Of course, I did tell S- that I needed a week for the process when in fact, the whole thing can probably be accomplished in an hour or two. But that does not account for the several days that I will need to agonize over the project before just doing it.
Saturday, February 7, 2009
This is the Frito Bandito. He is wearing his work clothing.
This is Richard Simmons again. This is what he wears when he is off duty.
This is the Frito Bandito again (click this time to see the Frito Bandito sing his trademark song). He has removed his guns, spurs, epulatettes, and sombrero because he is off duty.
Hmmmmmm... Do you think I can be sued for this post, or are they both public figures and therefore easy targets?
Choosing who I love the best is almost as hard as when I was deciding whether I loved Richard Simmons or George Foreman more.
Monday, February 2, 2009
Come around 2 o'clock, it was time. Time for our short dog walk. It's short because I can't be away from a bathroom for more than a few minutes at a time, Cosmos is getting dangerously old and fragile, and Sunny? He'd go on for much longer if I could take him, but his gentle nature (except around other dogs) and happy disposition allows him to be grateful for the outings that we have.
I gathered up Cosmos. He's a Momma's boy and always at my feet. "Sunny!" I called. "Sunny? Sunny Delight? Sunnyshine? Sunnyshine on my Shoulder? Sunny Side of the Street? Want to go out for a walk?"
I walked into the studio, thinking he'd be in there, but he wasn't. I looked in the living area and the kitchen without any luck. I walked out the front door, but he wasn't in his position on the brick with his nose poked out under the gate where he normally is. So I repeated the search process. Nothing.

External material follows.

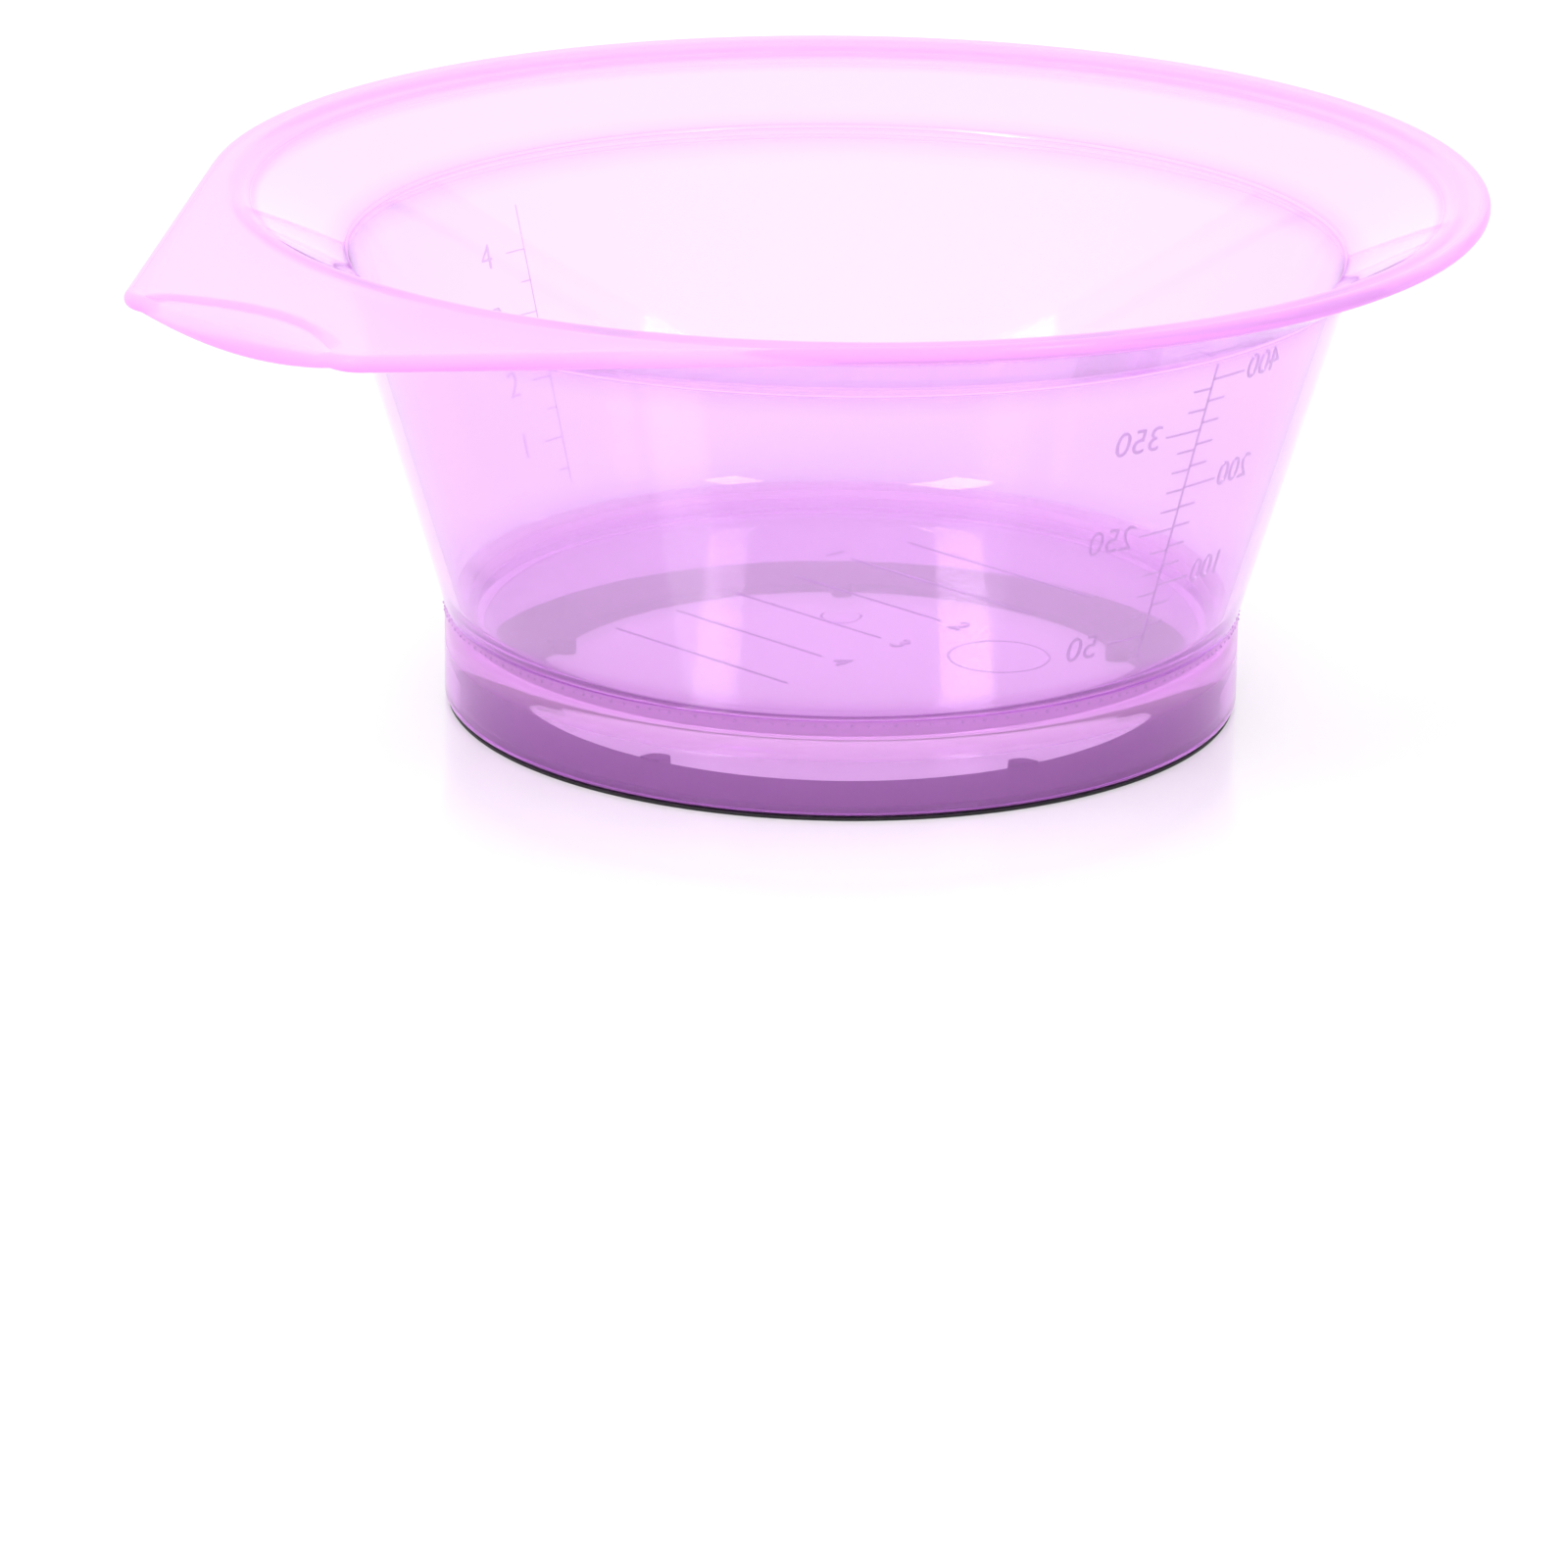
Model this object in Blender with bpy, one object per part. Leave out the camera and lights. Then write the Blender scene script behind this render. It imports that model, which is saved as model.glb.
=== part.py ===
"""Hair colour mixing bowl: one moulded bowl with a flat handle, and a rubber non-slip ring in its foot."""

import math

import bmesh
import bpy
from mathutils import Vector

MM = 0.001

# Driving dimensions, in millimetres. Heights are measured from the surface the bowl stands on.
HEIGHT = 64.0
RIM_RADIUS = 76.0
RIM_THICKNESS = 1.9
RIM_FLAT_WIDTH = 3.4
FLANGE_RISE = 31.2             # slope of the flange inside the flat rim, in degrees from level
WALL_LEAN = 16.3               # lean of the wall, in degrees from upright
WALL_THICKNESS = 1.5
FOOT_RADIUS = 48.0
FOOT_TOP = 12.2
FOOT_BOTTOM = 0.7
FOOT_THICKNESS = 1.5
FLOOR_HEIGHT = 10.6
FLOOR_THICKNESS = 1.8
FLOOR_CORNER_RADIUS = 6.0
GATE_RADIUS = 2.2
GATE_DEPTH = 0.4

HANDLE_LENGTH = 96.2           # from the bowl's axis to the handle's end
HANDLE_TANGENT_ANGLE = 50.0    # where the handle's straight sides leave the rim, in degrees from its axis
HANDLE_CORNER_RADIUS = 4.5
LIP_HALF_WIDTH = 15.5          # the lens-shaped grip lip in the handle's end
LIP_DEPTH = 5.3
LIP_STEP = 0.2
LIP_FALL = 0.5
LIP_BULGE = 1.6
LIP_ROUNDING = 0.6

RING_INNER_RADIUS = 36.8
RING_OUTER_RADIUS = 47.7
RING_HEIGHT = 1.3
RING_EDGE_HEIGHT = 0.4
RING_CHAMFER = 0.15
RING_LUGS = 5
RING_LUG_LENGTH = 2.4
RING_LUG_WIDTH = 2.6
RING_LUG_RISE = 0.5
RING_FIRST_LUG = 188.0         # degrees

FIT_GAP = 0.3                  # between the ring and the foot around it
TURN_STEPS = 96
CORNER_STEPS = 6

# The handle points along -X, so the middle of the whole length lies on that side of the bowl's axis.
BOWL_X = (HANDLE_LENGTH - RIM_RADIUS) / 2


def clear_scene():
    for item in list(bpy.data.objects):
        bpy.data.objects.remove(item, do_unlink=True)


def make_material(name, colour, roughness, alpha=1.0):
    material = bpy.data.materials.new(name)
    material.use_nodes = True
    shader = material.node_tree.nodes["Principled BSDF"]
    shader.inputs["Base Color"].default_value = (*colour, 1.0)
    shader.inputs["Roughness"].default_value = roughness
    shader.inputs["Metallic"].default_value = 0.0
    shader.inputs["Alpha"].default_value = alpha
    return material


def add_object(name, mesh, material=None):
    item = bpy.data.objects.new(name, mesh)
    bpy.context.collection.objects.link(item)
    if material:
        mesh.materials.append(material)
    return item


def add_helper(name, mesh):
    """An object that only shapes another one."""
    item = add_object(name, mesh)
    item.hide_render = True
    item.display_type = "WIRE"
    return item


def mesh_from(name, work):
    """Turn a bmesh in millimetres into a mesh in metres."""
    bmesh.ops.scale(work, vec=Vector((MM, MM, MM)), verts=work.verts)
    bmesh.ops.recalc_face_normals(work, faces=work.faces)
    mesh = bpy.data.meshes.new(name)
    work.to_mesh(mesh)
    work.free()
    return mesh


def arc(centre, radius, start, end, steps):
    """Points along an arc, with angles in degrees."""
    points = []
    for step in range(steps + 1):
        angle = math.radians(start + (end - start) * step / steps)
        points.append((centre[0] + radius * math.cos(angle), centre[1] + radius * math.sin(angle)))
    return points


def loft(work, sections):
    """Add a closed solid through sections that have the same number of points."""
    loops = [[work.verts.new(point) for point in section] for section in sections]
    count = len(loops[0])
    for first, second in zip(loops, loops[1:]):
        for i in range(count):
            j = (i + 1) % count
            work.faces.new((first[i], first[j], second[j], second[i]))
    work.faces.new(loops[0])
    work.faces.new(reversed(loops[-1]))


def turn(name, section, material):
    """Turn a closed section (radius, height) round the Z axis. A side that lies on the axis is left open."""
    mesh = bpy.data.meshes.new(name)
    edges = []
    for first, point in enumerate(section):
        second = (first + 1) % len(section)
        if point[0] > 0 or section[second][0] > 0:
            edges.append((first, second))
    mesh.from_pydata([(radius * MM, 0, height * MM) for radius, height in section], edges, [])
    item = add_object(name, mesh, material)
    screw = item.modifiers.new("turn", "SCREW")
    screw.steps = TURN_STEPS
    screw.render_steps = TURN_STEPS
    screw.use_merge_vertices = True
    screw.merge_threshold = 0.00001
    screw.use_smooth_shade = True
    return item


def add_boolean(item, tool, operation):
    boolean = item.modifiers.new(tool.name, "BOOLEAN")
    boolean.operation = operation
    boolean.object = tool
    boolean.solver = "EXACT"


def mouth_corner(offset):
    """Where the wall meets the flange: the inner faces at offset 0, the outer faces at offset 1."""
    wall_run = math.tan(math.radians(WALL_LEAN))
    flange_slope = math.tan(math.radians(FLANGE_RISE))
    wall_inset = (1 - offset) * WALL_THICKNESS / math.cos(math.radians(WALL_LEAN))
    flange_drop = offset * RIM_THICKNESS / math.cos(math.radians(FLANGE_RISE))
    wall_start = FOOT_RADIUS - wall_inset - wall_run * FOOT_TOP
    flange_start = HEIGHT - flange_drop - flange_slope * (RIM_RADIUS - RIM_FLAT_WIDTH)
    height = (flange_start + flange_slope * wall_start) / (1 - flange_slope * wall_run)
    return wall_start + wall_run * height, height


def bowl_section():
    """The bowl's half section: down the outside to the foot, under the floor, and back up inside."""
    wall_run = math.tan(math.radians(WALL_LEAN))
    flange_slope = math.tan(math.radians(FLANGE_RISE))
    inner_corner = mouth_corner(0)
    outer_corner = mouth_corner(1)

    # The flange ends inside the flat rim, just below its top.
    end_radius = RIM_RADIUS - 1.8
    end_top = HEIGHT - 0.05
    end_bottom = outer_corner[1] + flange_slope * (end_radius - outer_corner[0])
    top_radius = inner_corner[0] + (end_top - inner_corner[1]) / flange_slope

    # The floor's corner touches the floor and the inside of the wall. The underside is parallel to it.
    wall_at_floor = inner_corner[0] - wall_run * (inner_corner[1] - FLOOR_HEIGHT)
    reach = FLOOR_CORNER_RADIUS * math.tan(math.radians(90 - WALL_LEAN) / 2)
    corner = wall_at_floor - reach, FLOOR_HEIGHT + FLOOR_CORNER_RADIUS
    under_radius = FLOOR_CORNER_RADIUS + FLOOR_THICKNESS
    foot_inside = FOOT_RADIUS - FOOT_THICKNESS
    under_end = math.degrees(math.acos((foot_inside - corner[0]) / under_radius))
    gate_height = FLOOR_HEIGHT - FLOOR_THICKNESS - GATE_DEPTH
    edge = 0.3

    section = [
        (end_radius, end_top),
        (end_radius, end_bottom),
        outer_corner,
        (FOOT_RADIUS, FOOT_TOP),
        (FOOT_RADIUS, FOOT_BOTTOM + edge),
        (FOOT_RADIUS - edge, FOOT_BOTTOM),
        (foot_inside + edge, FOOT_BOTTOM),
        (foot_inside, FOOT_BOTTOM + edge),
    ]
    section += arc(corner, under_radius, -under_end, -90, CORNER_STEPS)
    section += [(GATE_RADIUS, gate_height + GATE_DEPTH), (GATE_RADIUS - edge, gate_height), (0, gate_height)]
    section += [(0, FLOOR_HEIGHT)]
    section += arc(corner, FLOOR_CORNER_RADIUS, -90, -WALL_LEAN, CORNER_STEPS)
    section += [inner_corner, (top_radius, end_top)]
    return section


def handle_outline():
    """The outer edge of the flat rim and the handle, as points around the bowl's axis."""
    tangent = math.radians(HANDLE_TANGENT_ANGLE)
    # The corner's arc touches the straight side and the handle's end.
    corner_along = HANDLE_LENGTH - HANDLE_CORNER_RADIUS
    corner_across = (RIM_RADIUS - HANDLE_CORNER_RADIUS - corner_along * math.cos(tangent)) / math.sin(tangent)
    leave = 180 - HANDLE_TANGENT_ANGLE
    upper = arc((0, 0), RIM_RADIUS, 0, leave, 30)
    upper += arc((-corner_along, corner_across), HANDLE_CORNER_RADIUS, leave, 180, 5)
    lower = [(x, -y) for x, y in reversed(upper)]
    return upper + lower[:-1]


def make_rim_plate():
    """The flat rim and the handle: one plate with a rounded edge, before the mouth is cut out of it."""
    work = bmesh.new()
    outline = handle_outline()
    bottom = [(x, y, HEIGHT - RIM_THICKNESS) for x, y in outline]
    top = [(x, y, HEIGHT) for x, y in outline]
    loft(work, [bottom, top])
    level = [edge for edge in work.edges if abs(edge.verts[0].co.z - edge.verts[1].co.z) < 1e-6]
    bmesh.ops.bevel(work, geom=level, offset=RIM_THICKNESS * 0.42, segments=3, profile=0.5, affect="EDGES")
    return add_helper("rim_plate", mesh_from("rim_plate", work))


def make_mouth_cutter():
    work = bmesh.new()
    radius = RIM_RADIUS - RIM_FLAT_WIDTH + 0.5
    bmesh.ops.create_cone(work, cap_ends=True, segments=TURN_STEPS, radius1=radius, radius2=radius, depth=12)
    bmesh.ops.translate(work, vec=Vector((0, 0, HEIGHT)), verts=work.verts)
    return add_helper("mouth_cutter", mesh_from("mouth_cutter", work))


def lip_stations():
    """Across the lens-shaped lip: the offset, how far along its inner edge lies, and its swell (0 to 1)."""
    steps = 12
    stations = []
    for step in range(steps + 1):
        across = 0.985 * LIP_HALF_WIDTH * (2 * step / steps - 1)
        swell = 1 - (across / LIP_HALF_WIDTH) ** 2
        stations.append((across, HANDLE_LENGTH - LIP_DEPTH * swell, swell))
    return stations


def make_lip_cutter():
    """Clears the plate where the grip lip goes."""
    work = bmesh.new()
    outer = HANDLE_LENGTH + 3
    low = HEIGHT - 4
    high = HEIGHT + 2
    sections = []
    for across, inner, swell in lip_stations():
        sections.append([(-inner, across, high), (-outer, across, high),
                         (-outer, across, low), (-inner, across, low)])
    loft(work, sections)
    return add_helper("lip_cutter", mesh_from("lip_cutter", work))


def make_grip_lip():
    """The handle's end between its corners: it turns down a little and swells below the plate."""
    work = bmesh.new()
    overlap = 0.9
    end = HANDLE_LENGTH - LIP_ROUNDING
    sections = []
    for across, inner, swell in lip_stations():
        top = HEIGHT - LIP_STEP - LIP_FALL * swell
        bottom = HEIGHT - RIM_THICKNESS - LIP_BULGE * swell
        section = [(inner - overlap, HEIGHT - LIP_STEP)]
        section += arc((end, top - LIP_ROUNDING), LIP_ROUNDING, 90, 0, 3)
        section += arc((end, bottom + LIP_ROUNDING), LIP_ROUNDING, 0, -90, 3)
        section += [(inner - overlap, HEIGHT - RIM_THICKNESS + 0.03)]
        sections.append([(-along, across, height) for along, height in section])
    loft(work, sections)
    return add_helper("grip_lip", mesh_from("grip_lip", work))


def make_bowl(material):
    bowl = turn("bowl", bowl_section(), material)
    plate = make_rim_plate()
    add_boolean(plate, make_mouth_cutter(), "DIFFERENCE")
    add_boolean(plate, make_lip_cutter(), "DIFFERENCE")
    add_boolean(plate, make_grip_lip(), "UNION")
    add_boolean(bowl, plate, "UNION")


def ring_section():
    """A flat annulus that passes under the foot's edge, and is thicker where it fills the foot's inside."""
    step_radius = FOOT_RADIUS - FOOT_THICKNESS - FIT_GAP
    return [
        (RING_OUTER_RADIUS, RING_EDGE_HEIGHT),
        (RING_OUTER_RADIUS, RING_CHAMFER),
        (RING_OUTER_RADIUS - RING_CHAMFER, 0),
        (RING_INNER_RADIUS + RING_CHAMFER, 0),
        (RING_INNER_RADIUS, RING_CHAMFER),
        (RING_INNER_RADIUS, RING_HEIGHT),
        (step_radius, RING_HEIGHT),
        (step_radius, RING_EDGE_HEIGHT),
    ]


def make_lugs():
    """Small tongues that point inwards from the ring's edge and stand a little above it."""
    work = bmesh.new()
    half = RING_LUG_WIDTH / 2
    near = RING_INNER_RADIUS - RING_LUG_LENGTH
    far = RING_INNER_RADIUS + 0.6
    outline = [(far, -half)] + arc((near + half, 0), half, -90, -270, 6) + [(far, half)]
    for lug in range(RING_LUGS):
        angle = math.radians(RING_FIRST_LUG + 360 * lug / RING_LUGS)
        cosine = math.cos(angle)
        sine = math.sin(angle)
        placed = [(x * cosine - y * sine, x * sine + y * cosine) for x, y in outline]
        bottom = [(x, y, RING_CHAMFER) for x, y in placed]
        top = [(x, y, RING_HEIGHT + RING_LUG_RISE) for x, y in placed]
        loft(work, [bottom, top])
    return add_helper("ring_lugs", mesh_from("ring_lugs", work))


def make_ring(material):
    ring = turn("non_slip_ring", ring_section(), material)
    add_boolean(ring, make_lugs(), "UNION")


def place_on_origin():
    """Everything is modelled round the bowl's axis; the origin belongs under the middle of the whole length."""
    for item in bpy.data.objects:
        item.location.x = BOWL_X * MM


def main():
    clear_scene()
    plastic = make_material("violet_polypropylene", (0.72, 0.34, 0.86), 0.18, 0.6)
    rubber = make_material("black_rubber", (0.02, 0.02, 0.022), 0.75)
    make_bowl(plastic)
    make_ring(rubber)
    place_on_origin()


main()
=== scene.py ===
"""The hair colour bowl as it looks: clear violet plastic on a luminous white table."""

import math

import bmesh
import bpy
from mathutils import Matrix, Vector


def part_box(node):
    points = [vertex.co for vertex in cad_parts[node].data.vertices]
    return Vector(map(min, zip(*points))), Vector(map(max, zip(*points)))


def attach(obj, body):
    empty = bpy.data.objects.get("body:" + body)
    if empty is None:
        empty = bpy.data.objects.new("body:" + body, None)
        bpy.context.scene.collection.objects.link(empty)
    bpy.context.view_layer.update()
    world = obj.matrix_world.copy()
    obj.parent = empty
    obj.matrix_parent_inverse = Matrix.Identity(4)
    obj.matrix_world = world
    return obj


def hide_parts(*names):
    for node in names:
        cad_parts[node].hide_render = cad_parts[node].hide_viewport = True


MM = 0.001

# Shape, in millimetres, round the bowl's axis. Heights start at the table.
RIM_RADIUS = 76.0
RIM_THICKNESS = 1.9
RIM_FLAT_WIDTH = 3.4
FLANGE_RISE = math.radians(31.2)
WALL_LEAN = math.radians(16.3)
WALL_THICKNESS = 1.5
FOOT_RADIUS = 48.0
FOOT_TOP = 12.2
FOOT_BOTTOM = 0.7
FOOT_THICKNESS = 1.5
FLOOR_HEIGHT = 10.6
FLOOR_THICKNESS = 1.8
FLOOR_CORNER_RADIUS = 6.0
GATE_RADIUS = 2.2
GATE_DEPTH = 0.4

# Roundings of the bowl's corners.
MOUTH_ROUNDING = 0.9
UNDER_MOUTH_ROUNDING = 0.6
RIM_START_ROUNDING = 2.4
FOOT_TOP_ROUNDING = 2.0
FOOT_EDGE_ROUNDING = 0.35
UNDER_FLOOR_ROUNDING = 4.2
GATE_ROUNDING = 0.2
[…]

My stomach, as it does when I am unable to locate Sunny, started to tie up in knots. I quickly walked out onto the patio thinking "Oh Shit! He's gotten loose and who knows what's happening?" You see, Sunny is a runner and doesn't come when called. He's also not street smart, and because he's large and a mutt, people are generally afraid of him. But when I looked at the patio gate, it was locked. "Whew!" I thought. He wouldn't have escaped and locked the gate behind him.
Then I looked across the patio.
I looked at the rocking bench on the other side of the garden. The brown rocking bench that isn't colored all that differently than Sunny.
And there I found him.
My old man, sleeping the afternoon away in the garden, without a care in the world.